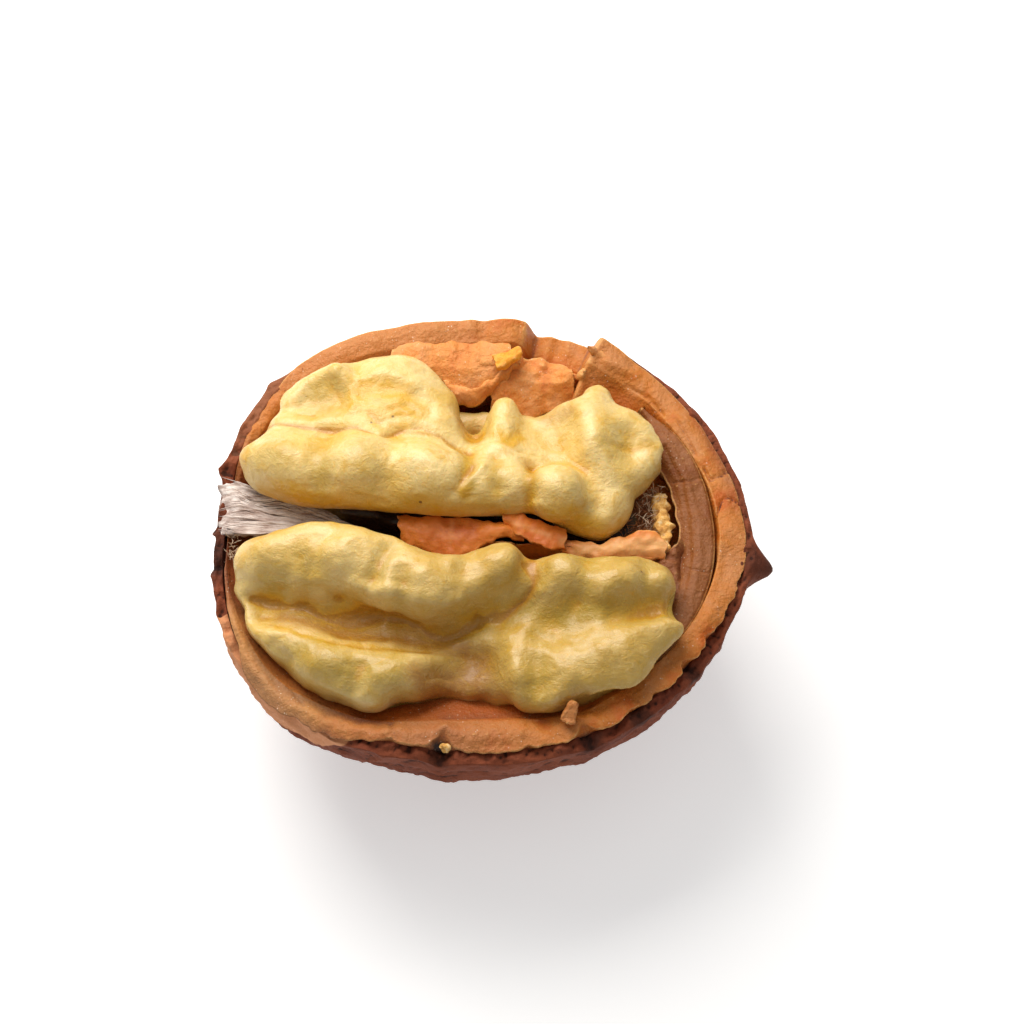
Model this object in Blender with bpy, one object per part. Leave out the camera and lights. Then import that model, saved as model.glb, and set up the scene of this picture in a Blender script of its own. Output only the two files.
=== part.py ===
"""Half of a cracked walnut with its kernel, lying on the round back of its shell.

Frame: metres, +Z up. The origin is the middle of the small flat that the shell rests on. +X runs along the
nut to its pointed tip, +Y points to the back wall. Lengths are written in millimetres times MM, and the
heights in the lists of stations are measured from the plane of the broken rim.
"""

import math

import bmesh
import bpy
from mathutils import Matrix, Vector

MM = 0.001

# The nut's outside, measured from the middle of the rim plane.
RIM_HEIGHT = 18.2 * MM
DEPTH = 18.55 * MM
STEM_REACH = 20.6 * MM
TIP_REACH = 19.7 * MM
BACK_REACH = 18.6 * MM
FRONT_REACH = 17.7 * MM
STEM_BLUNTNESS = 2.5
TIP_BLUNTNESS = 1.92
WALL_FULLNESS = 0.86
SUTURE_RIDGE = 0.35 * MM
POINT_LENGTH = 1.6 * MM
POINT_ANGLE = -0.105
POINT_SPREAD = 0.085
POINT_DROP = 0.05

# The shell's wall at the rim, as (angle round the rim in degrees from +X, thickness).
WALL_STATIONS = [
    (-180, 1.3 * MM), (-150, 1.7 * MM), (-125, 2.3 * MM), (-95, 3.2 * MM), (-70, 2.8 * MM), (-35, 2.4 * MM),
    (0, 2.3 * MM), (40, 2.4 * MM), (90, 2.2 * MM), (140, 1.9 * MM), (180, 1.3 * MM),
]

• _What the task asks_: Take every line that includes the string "part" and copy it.

• _Problem solution_:
Model this object in Blender with bpy, one object per part. Leave out the camera and lights. Then import that model, saved as model.glb, and set up the scene of this picture in a Blender script of its own. Output only the two files.
=== part.py ===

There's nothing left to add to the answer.